'''
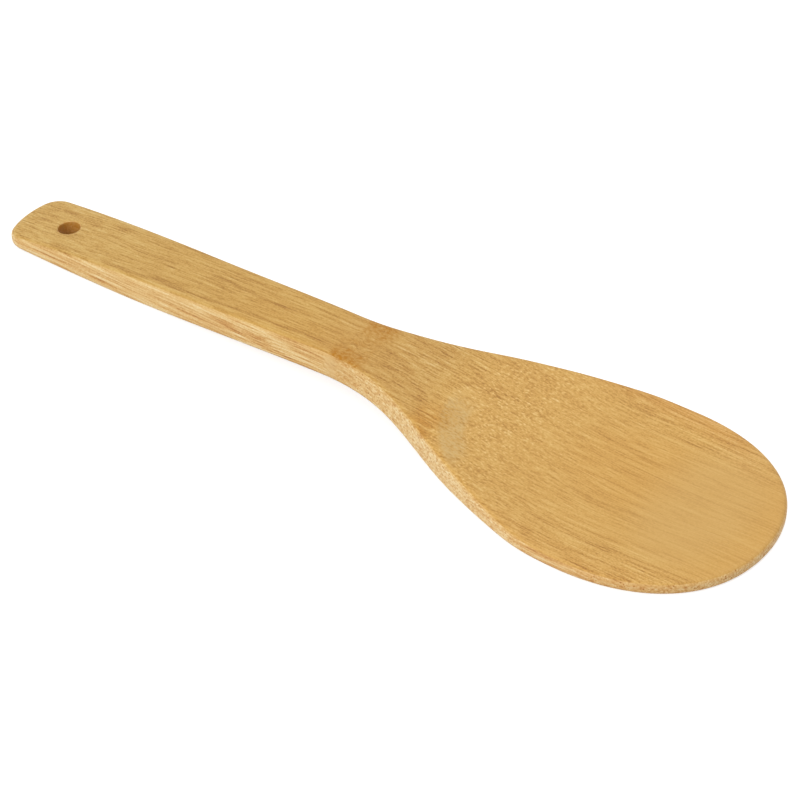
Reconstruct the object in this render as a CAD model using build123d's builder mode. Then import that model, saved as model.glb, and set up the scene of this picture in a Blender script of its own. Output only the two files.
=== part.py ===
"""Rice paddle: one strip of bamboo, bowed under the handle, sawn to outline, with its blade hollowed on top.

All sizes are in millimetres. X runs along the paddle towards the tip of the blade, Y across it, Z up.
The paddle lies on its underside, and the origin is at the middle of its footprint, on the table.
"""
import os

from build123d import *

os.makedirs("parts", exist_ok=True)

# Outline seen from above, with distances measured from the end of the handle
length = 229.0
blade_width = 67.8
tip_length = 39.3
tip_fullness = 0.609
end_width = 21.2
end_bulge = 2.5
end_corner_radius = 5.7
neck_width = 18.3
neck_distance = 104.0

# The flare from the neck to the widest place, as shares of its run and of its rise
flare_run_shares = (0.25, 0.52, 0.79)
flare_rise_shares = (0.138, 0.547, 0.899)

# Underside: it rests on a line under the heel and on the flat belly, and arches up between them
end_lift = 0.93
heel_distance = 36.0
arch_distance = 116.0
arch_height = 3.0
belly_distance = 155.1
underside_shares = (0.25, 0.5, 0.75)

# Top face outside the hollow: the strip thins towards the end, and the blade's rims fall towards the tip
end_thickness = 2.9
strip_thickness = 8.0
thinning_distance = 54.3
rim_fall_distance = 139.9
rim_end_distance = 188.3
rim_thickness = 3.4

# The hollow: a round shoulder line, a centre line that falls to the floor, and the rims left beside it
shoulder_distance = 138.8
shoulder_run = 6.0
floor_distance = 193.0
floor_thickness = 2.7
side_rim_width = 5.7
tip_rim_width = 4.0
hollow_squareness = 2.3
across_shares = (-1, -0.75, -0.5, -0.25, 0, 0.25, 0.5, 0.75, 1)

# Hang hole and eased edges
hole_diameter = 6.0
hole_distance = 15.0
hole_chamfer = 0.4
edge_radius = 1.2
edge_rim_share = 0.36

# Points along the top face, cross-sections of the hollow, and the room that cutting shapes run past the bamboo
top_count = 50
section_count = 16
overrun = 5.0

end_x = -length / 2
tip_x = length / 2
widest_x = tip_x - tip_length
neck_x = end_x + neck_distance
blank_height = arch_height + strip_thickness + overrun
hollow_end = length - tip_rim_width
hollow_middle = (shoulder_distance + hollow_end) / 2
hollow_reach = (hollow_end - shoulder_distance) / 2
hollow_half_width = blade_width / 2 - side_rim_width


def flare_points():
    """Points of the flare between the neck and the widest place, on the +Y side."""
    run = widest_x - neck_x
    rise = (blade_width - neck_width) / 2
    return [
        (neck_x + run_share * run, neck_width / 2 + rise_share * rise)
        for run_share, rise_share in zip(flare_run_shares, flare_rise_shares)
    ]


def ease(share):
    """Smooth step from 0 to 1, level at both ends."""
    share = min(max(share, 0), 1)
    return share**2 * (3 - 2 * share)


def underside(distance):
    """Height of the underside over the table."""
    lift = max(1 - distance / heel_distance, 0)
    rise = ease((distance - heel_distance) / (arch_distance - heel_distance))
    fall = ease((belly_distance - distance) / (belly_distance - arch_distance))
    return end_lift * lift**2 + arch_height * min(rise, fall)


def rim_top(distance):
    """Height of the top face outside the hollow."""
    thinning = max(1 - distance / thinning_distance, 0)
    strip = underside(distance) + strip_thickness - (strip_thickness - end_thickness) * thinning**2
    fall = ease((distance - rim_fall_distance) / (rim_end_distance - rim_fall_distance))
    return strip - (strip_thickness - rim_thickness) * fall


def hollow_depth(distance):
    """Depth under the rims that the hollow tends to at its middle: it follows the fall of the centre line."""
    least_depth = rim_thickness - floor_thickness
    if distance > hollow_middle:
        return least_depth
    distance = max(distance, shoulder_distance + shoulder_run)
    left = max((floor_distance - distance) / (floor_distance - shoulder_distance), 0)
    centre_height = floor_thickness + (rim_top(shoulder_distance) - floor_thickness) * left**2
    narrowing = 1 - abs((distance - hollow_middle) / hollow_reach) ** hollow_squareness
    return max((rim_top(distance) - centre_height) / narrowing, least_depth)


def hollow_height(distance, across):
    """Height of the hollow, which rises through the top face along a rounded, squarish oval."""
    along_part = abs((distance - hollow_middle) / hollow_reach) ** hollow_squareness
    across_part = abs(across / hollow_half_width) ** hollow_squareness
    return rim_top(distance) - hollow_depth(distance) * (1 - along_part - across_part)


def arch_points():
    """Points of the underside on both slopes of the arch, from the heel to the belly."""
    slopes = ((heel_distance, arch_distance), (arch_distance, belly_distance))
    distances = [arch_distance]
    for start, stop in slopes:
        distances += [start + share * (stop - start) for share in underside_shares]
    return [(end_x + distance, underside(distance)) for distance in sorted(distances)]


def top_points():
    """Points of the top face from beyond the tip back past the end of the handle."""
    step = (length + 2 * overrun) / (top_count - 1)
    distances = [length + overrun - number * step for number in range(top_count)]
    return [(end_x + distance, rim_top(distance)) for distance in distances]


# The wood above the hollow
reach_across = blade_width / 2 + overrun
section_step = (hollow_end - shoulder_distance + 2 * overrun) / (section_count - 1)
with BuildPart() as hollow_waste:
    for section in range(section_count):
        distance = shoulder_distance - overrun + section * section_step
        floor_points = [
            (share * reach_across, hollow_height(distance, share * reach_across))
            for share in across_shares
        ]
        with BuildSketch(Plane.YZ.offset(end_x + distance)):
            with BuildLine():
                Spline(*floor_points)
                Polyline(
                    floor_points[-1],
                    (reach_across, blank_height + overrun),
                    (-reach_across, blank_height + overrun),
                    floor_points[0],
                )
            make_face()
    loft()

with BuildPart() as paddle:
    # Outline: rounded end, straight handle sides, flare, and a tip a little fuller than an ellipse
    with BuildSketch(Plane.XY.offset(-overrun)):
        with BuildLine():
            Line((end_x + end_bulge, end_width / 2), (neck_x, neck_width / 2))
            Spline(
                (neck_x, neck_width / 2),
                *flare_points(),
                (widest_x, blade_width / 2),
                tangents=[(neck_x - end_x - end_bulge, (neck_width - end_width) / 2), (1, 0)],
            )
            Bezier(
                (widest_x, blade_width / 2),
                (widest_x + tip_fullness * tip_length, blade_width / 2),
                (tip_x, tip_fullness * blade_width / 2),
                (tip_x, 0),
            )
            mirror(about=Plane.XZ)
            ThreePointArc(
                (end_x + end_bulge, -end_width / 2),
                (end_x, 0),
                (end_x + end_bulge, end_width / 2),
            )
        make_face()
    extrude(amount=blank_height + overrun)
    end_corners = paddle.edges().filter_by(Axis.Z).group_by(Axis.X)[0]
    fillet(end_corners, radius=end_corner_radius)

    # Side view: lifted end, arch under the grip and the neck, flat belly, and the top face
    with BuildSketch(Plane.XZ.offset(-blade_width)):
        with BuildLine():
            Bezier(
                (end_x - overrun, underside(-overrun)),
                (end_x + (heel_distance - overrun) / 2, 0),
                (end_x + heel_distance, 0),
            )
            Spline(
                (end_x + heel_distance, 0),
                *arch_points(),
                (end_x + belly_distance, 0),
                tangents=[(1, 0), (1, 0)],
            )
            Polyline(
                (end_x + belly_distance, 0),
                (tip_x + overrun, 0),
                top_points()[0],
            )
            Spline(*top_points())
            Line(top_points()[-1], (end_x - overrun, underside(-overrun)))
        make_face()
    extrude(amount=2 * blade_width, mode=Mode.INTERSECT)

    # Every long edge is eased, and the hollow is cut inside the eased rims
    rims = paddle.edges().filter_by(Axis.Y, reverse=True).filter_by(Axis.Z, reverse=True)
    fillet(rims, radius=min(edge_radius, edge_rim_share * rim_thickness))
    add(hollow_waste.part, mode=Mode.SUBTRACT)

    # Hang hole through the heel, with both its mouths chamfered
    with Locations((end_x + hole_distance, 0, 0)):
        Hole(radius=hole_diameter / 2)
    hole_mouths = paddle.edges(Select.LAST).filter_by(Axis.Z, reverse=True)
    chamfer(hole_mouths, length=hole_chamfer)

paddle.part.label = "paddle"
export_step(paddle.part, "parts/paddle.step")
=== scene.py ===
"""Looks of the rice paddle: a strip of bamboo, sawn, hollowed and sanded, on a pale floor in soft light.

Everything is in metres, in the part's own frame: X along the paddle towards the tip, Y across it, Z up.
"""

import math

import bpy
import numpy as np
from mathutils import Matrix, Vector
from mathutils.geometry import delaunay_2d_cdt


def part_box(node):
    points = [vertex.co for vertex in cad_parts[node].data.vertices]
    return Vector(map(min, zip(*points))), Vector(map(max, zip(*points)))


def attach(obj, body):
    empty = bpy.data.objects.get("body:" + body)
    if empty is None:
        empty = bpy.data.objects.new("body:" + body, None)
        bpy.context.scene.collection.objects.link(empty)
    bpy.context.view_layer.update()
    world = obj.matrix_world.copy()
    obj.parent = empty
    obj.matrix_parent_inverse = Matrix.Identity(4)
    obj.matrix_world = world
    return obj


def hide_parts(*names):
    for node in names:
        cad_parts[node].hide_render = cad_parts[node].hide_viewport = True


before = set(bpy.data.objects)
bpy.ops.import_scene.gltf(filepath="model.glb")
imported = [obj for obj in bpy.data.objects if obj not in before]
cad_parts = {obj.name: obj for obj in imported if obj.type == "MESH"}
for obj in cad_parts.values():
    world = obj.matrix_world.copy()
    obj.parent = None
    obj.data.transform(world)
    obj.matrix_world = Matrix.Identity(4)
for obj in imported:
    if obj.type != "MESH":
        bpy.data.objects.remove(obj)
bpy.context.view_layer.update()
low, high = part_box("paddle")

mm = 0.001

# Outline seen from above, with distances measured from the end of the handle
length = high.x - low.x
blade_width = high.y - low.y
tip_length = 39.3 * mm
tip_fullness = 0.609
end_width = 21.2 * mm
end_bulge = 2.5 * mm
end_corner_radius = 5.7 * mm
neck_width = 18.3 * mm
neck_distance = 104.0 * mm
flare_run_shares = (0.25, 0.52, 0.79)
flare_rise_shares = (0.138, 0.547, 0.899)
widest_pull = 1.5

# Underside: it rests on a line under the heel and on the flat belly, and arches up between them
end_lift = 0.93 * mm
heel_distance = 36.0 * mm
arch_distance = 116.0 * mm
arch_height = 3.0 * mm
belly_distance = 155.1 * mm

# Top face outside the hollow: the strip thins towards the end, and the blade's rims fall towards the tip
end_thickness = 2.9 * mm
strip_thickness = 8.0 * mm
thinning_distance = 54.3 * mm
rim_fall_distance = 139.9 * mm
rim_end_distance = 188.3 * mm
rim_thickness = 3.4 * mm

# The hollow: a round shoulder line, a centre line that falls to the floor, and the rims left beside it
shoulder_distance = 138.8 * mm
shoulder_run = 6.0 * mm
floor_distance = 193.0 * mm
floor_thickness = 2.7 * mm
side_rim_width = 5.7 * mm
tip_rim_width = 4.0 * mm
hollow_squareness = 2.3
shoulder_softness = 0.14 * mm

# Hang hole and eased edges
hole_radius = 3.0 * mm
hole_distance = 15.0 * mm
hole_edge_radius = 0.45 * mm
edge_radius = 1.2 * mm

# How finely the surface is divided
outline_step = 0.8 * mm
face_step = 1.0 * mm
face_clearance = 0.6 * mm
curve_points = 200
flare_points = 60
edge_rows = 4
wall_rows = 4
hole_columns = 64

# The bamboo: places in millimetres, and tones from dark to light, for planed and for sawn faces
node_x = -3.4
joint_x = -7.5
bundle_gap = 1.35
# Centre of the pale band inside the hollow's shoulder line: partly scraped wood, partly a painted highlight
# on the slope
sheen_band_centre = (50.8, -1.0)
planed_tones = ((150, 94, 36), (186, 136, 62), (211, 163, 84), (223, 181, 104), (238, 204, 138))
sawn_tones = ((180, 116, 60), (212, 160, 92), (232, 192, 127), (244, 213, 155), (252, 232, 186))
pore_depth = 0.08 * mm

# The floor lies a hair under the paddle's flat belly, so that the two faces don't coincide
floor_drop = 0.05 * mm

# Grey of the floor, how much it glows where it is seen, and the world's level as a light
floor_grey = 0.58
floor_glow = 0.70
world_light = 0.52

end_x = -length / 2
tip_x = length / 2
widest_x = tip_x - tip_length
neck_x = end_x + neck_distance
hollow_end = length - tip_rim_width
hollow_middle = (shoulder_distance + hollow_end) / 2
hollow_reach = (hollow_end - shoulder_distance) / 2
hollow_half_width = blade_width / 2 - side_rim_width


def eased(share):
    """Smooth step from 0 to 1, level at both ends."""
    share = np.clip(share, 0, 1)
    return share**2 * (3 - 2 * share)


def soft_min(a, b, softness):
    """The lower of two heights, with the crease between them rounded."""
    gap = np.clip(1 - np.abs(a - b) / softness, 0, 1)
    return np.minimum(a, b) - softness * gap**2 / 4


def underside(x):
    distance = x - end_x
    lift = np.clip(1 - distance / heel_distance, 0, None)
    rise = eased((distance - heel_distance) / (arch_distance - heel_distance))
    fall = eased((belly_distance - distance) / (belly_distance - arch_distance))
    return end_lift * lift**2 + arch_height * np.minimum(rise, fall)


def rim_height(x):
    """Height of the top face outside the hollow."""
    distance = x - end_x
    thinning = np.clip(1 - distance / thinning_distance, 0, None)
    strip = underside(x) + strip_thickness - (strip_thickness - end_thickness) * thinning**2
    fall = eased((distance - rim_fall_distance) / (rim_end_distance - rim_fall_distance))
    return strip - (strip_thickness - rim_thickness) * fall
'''
REQUIRED TASK
From the first line of the data above to the line holding "hollowed on top.", reproduce each line exactly; emit no other lines.

SOLVED PROBLEM
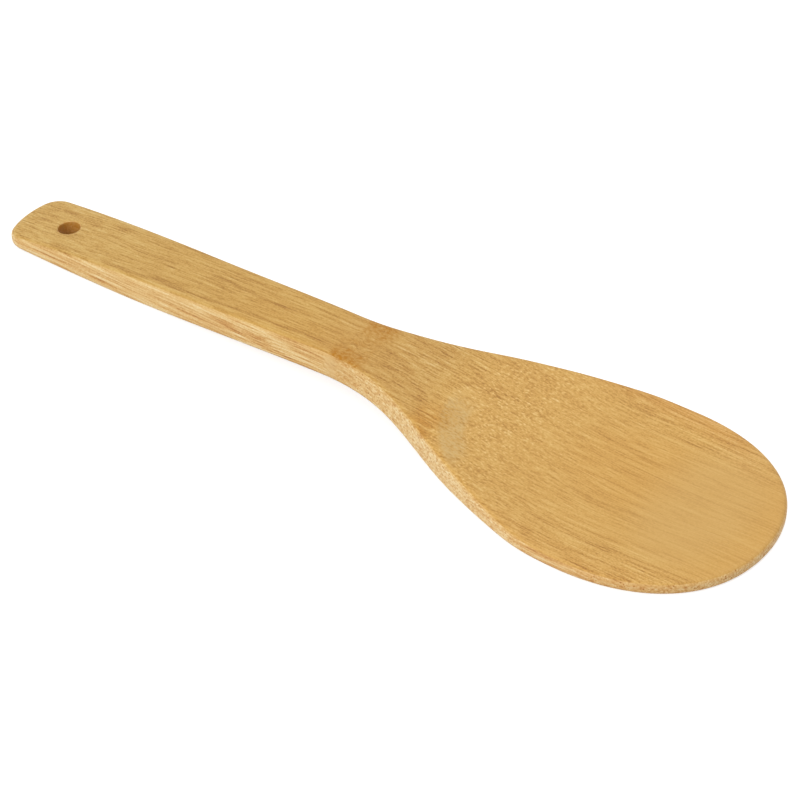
Reconstruct the object in this render as a CAD model using build123d's builder mode. Then import that model, saved as model.glb, and set up the scene of this picture in a Blender script of its own. Output only the two files.
=== part.py ===
"""Rice paddle: one strip of bamboo, bowed under the handle, sawn to outline, with its blade hollowed on top.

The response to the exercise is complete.